Bad Reichenhall: 14 Tote aus Eissporthalle geborgen - eine Frau noch vermißt. Die Opfer klagen an. Vor allem Kinder und Jugendliche starben bei der Tragödie. Wird die Schuldfrage niemals geklärt?

München. Sie waren Freundinnen - Eugenie und Violetta, beide 15 Jahre alt. Sie gingen gemeinsam zum Schlittschulaufen in die Eissporthalle von Bad Reichenhall. Eugenies Vater Vadim P. (41) hatte die Mädchen hingefahren. Erschüttert schildert sie das furchtbare Ereignis: "Wir fingen gegen 15 Uhr an zu laufen. Es machte riesigen Spaß", berichtete Eugenie der Münchner "tz". "Etwa eine halbe Stunde später hörte ich so etwas wie Böllerschüsse . . ."

Die Hauptschülerin stutzt zwar kurz, vergißt das Geräusch dann aber wieder. Ihr Vater, der Schwierigkeiten mit den ausgeliehenen Schlittschuhen hat, verläßt die Eisfläche und beobachtet die Mädchen von der Bande aus. Eugenie und die dritte Freundin Xenia (14) halten sich eher am Rand der 60 x 30 Meter großen Bahn auf. Violetta dreht sich in der Mitte, will jede Minute auf dem Eis auskosten.

Dann kracht es. Vadim P. schaut nach oben, sieht, wie die Decke rund einen halben Meter absackt. Eugenie will ihre Freundin warnen. Die beiden schauen sich an. "Ich habe irgendwie gespürt, daß es der letzte Kontakt zu Violetta ist", sagt die 15jährige. Sekunden später stürzt die abgesackte Decke ein, Violetta verschwindet unter den Trümmern. Eugenie und Xenia werfen sich aufs Eis, Teile der Dachkonstruktion schließen sie zunächst ein. "Ich dachte, jetzt muß ich sterben." Vater Vadim: "Es war wie im Horrorfilm. Ich glaubte, mein Herz bleibt stehen."

Von einer Sekunde auf die andere wurde es still - gespenstisch still. Dann plötzlich Kinderschreie. Wie in Trance sucht der Vater nach den drei Verschütteten. Nach wenigen Minuten hat er seine Tochter und Xenia gefunden - sie sind unverletzt. Vadim P. mit Tränen in den Augen: "Was für ein unglaubliches Glück."

Violetta bleibt verschwunden. Eugenie wartet stundenlang vor der Halle - vergebens.

Gestern mittag fanden die Helfer das blonde Mädchen unter den Trümmern - tot. Die Eltern nahmen, unterstützt von Psychologen, noch am Unglücksort Abschied von ihrer Tochter. Sie war das 14. Todesopfer der Katastrophe. Veronika, die kleine Schwester der Schülerin, begreift noch nicht, was passiert ist. Sie sagt: "Violetta ist in der Eishalle."
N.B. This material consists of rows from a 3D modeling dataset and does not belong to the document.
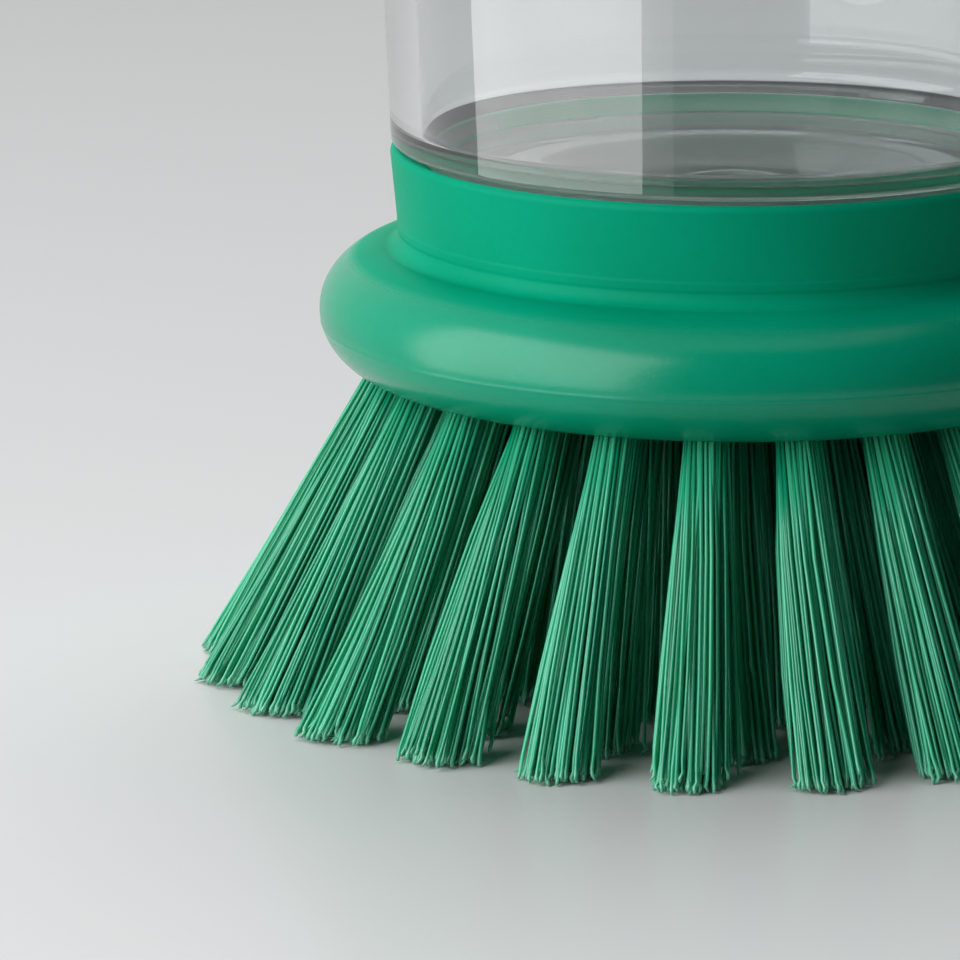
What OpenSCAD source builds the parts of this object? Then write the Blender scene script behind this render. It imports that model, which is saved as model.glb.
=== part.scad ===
// Soap-dispensing palm brush for dishes.
// A tufted head screws under a clear reservoir, and the lid carries a press button that works a small air pump.
// Sizes are millimetres. Z = 0 is the plane of the trimmed bristle tips, and +Z runs up through the button.

/* [Bristles] */
// Height of the head's underside above the bristle tips
trim_h = 23; // [16:0.5:30]
// Number of tufts in the outer ring
outer_count = 24; // [16:1:25]
// Number of tufts in the middle ring
middle_count = 18; // [12:1:20]
// Number of tufts in the inner ring
inner_count = 12; // [6:1:14]
// Radius of the outer ring of tufts, at the head's underside
outer_ring_r = 25.6; // [24.8:0.1:25.9]
// Distance between two rings of tufts
ring_pitch = 5.8; // [5.2:0.1:6]
// Lean of the outer tufts away from the axis, in degrees
outer_lean = 28.3; // [22:0.1:32]
// Lean of the middle tufts, in degrees
middle_lean = 24; // [14:1:26]
// Lean of the inner tufts, in degrees
inner_lean = 13; // [4:1:16]
// Angle of the first tuft from the X axis, in degrees
tuft_phase = 9.3; // [0:0.1:15]
// Radius of the drilled hole that holds a tuft
tuft_hole_r = 1.9; // [1.5:0.05:2]
// Radius of a tuft at its tips, where it has spread
tuft_tip_r = 3.1; // [2:0.1:3.3]
// Strands in a tuft of the outer ring, each standing for a bunch of filaments
outer_strands = 9; // [5:1:9]
// Strands in a tuft of the middle and inner rings
inner_strands = 7; // [4:1:9]
// Half width of a strand at its root
strand_root_r = 0.34; // [0.2:0.02:0.36]
// Half width of a strand at its tip
strand_tip_r = 0.7; // [0.2:0.02:0.72]
// Thickness of the slice of the head that carries a ring of tufts
slice_h = 2; // [1.2:0.1:3]
// Depth of a tuft hole, along the tuft
tuft_hole_depth = 5; // [4.8:0.1:6.6]
// Length of the flat wire that anchors a folded tuft
anchor_l = 3.4; // [2:0.1:3.5]
// Thickness of the anchor wire
anchor_t = 0.4; // [0.3:0.05:0.6]
// Height of the anchor along the tuft hole
anchor_h = 1.6; // [1:0.1:1.8]

/* [Brush head] */
// Radius of the collar at its rim
collar_r = 26; // [25.8:0.1:27]
// Inward slope of the collar below its rim, in degrees
collar_draft = 4.5; // [0:0.5:5]
// Height of the collar rim above the middle of the bead
collar_h = 12.55; // [11.5:0.05:16]
// Distance of the middle of the bead's section outside the outer ring of tufts
bead_offset = 0.2; // [-0.2:0.1:1]
// Half width of the bead, measured outwards
bead_half_w = 5.6; // [4:0.1:8]
// Height of the bead
bead_h = 9.7; // [8.6:0.1:11]
// Fillet where the collar meets the bead
collar_fillet = 1.2; // [0.6:0.1:2]
// Wall of the collar at its rim
collar_wall = 2.5; // [2:0.1:2.8]
// Thickness of the head between its underside and the socket's floor
block_h = 8.9; // [8.4:0.1:10]
// Radius of the hole that the soap leaves by
nozzle_r = 6; // [4:0.1:6.6]
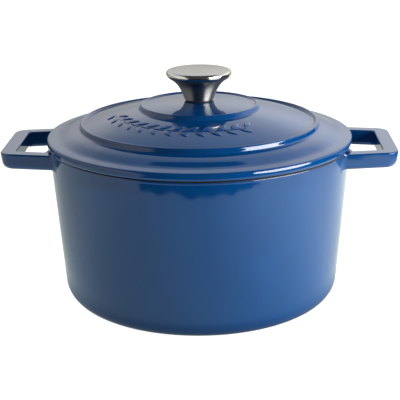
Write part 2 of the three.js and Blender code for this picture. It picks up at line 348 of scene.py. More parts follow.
def joined(*meshes):
    """Several meshes as one."""
    verts, faces = [], []
    for more_verts, more_faces in meshes:
        start = sum(len(v) for v in verts)
        verts.append(more_verts)
        faces += [tuple(i + start for i in f) for f in more_faces]
    return np.vstack(verts), faces


def skinned(rings):
    """A closed skin over rings of equally many points, each an (n, 3) array."""
    n = len(rings[0])
    last = (len(rings) - 1) * n
    faces = [tuple(range(n))[::-1], tuple(range(last, last + n))]
    for a in range(0, last, n):
        b = a + n
        faces += [(a + i, a + (i + 1) % n, b + (i + 1) % n, b + i) for i in range(n)]
    return facing_out(np.vstack(rings), faces)


def facing_out(verts, faces):
    """The same mesh, turned inside out if its faces point inwards."""
    volume = 0.0
    for f in faces:
        for j in range(1, len(f) - 1):
            volume += np.dot(verts[f[0]], np.cross(verts[f[j]], verts[f[j + 1]]))
    return (verts, faces) if volume > 0 else (verts, [f[::-1] for f in faces])


def moved(mesh, offset=(0, 0, 0), turn=0.0):
    verts, faces = mesh
    c, s = math.cos(turn), math.sin(turn)
    return verts @ np.array([[c, s, 0], [-s, c, 0], [0, 0, 1]]) + np.asarray(offset, float), faces


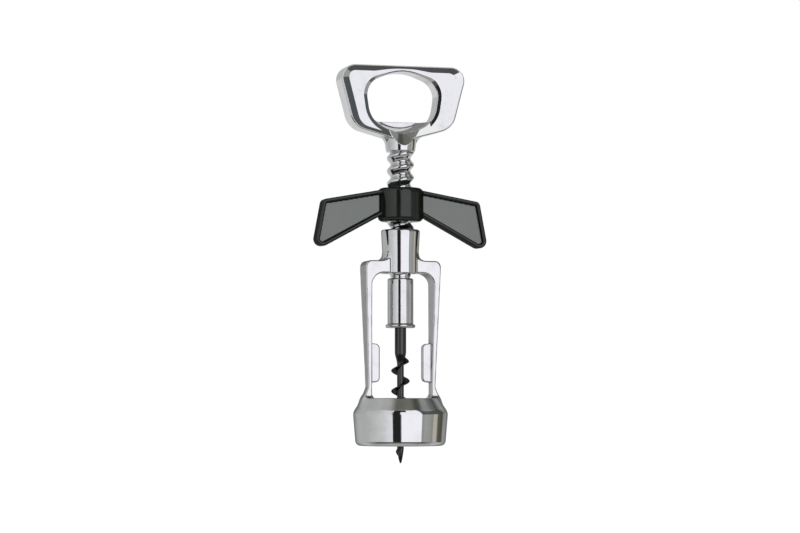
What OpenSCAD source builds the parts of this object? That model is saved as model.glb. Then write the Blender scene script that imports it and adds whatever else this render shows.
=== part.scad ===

Auch der 15 Jahre alte Andreas J. kam bei der Tragödie ums Leben. Seine Eishockey-Leidenschaft wurde ihm zum Verhängnis. Er galt als großes Talent im Eishockeytor des "EAC Bad Reichenhall". Die Absage des Trainings am Unglückstag hatte ihn nicht mehr erreicht. "Er war immer einer von denen, die schon vor dem Training hart trainierten", erzählt sein Freund Thomas (18) fassungslos.

Eine Frau wird noch vermißt - Michaela S. (40). Ehemann Robert wird in der Grundschule psychologisch betreut. Doch ihn zieht es immer wieder an die Unglücksstelle zurück. Seine Frau wurde mit der Tochter unter den Trümmern verschüttet. Während Tochter Riccarda mit Schnittwunden und Prellungen gerettet im Krankenhaus liegt, suchten die Helfer auch in der Nacht weiter nach der Mutter. Am Abend schlugen die Suchhunde zwar an, doch als die Rettungskräfte die Stelle von Trümmern und Schnee befreit hatten, entdeckten sie nichts. "Die Hoffnung, sie noch lebend zu finden, schwindet mit jeder Minute", sagte Polizeisprecher Fritz Braun. "Die Zeit arbeitet gegen uns."

Unter den Toten sind vor allem Jugendliche und Kinder, die beim Schlittschuhlaufen von der Katastrophe überrascht wurden. Bisher wurden identifiziert: Marina (8), Helena (10), Florian (10), Marina (10), Simon (11), Christina (12), Ann-Katrin (12), Stefan (14), Violetta (15), Andreas (15) und Johannes (16). Zwei Kinder wurden durch das Unglück zu Vollwaisen. Vor drei Jahren starb ihr Vater, jetzt kamen die Mutter (41) und ihre siebenjährige Schwester in der Eissporthalle ums Leben.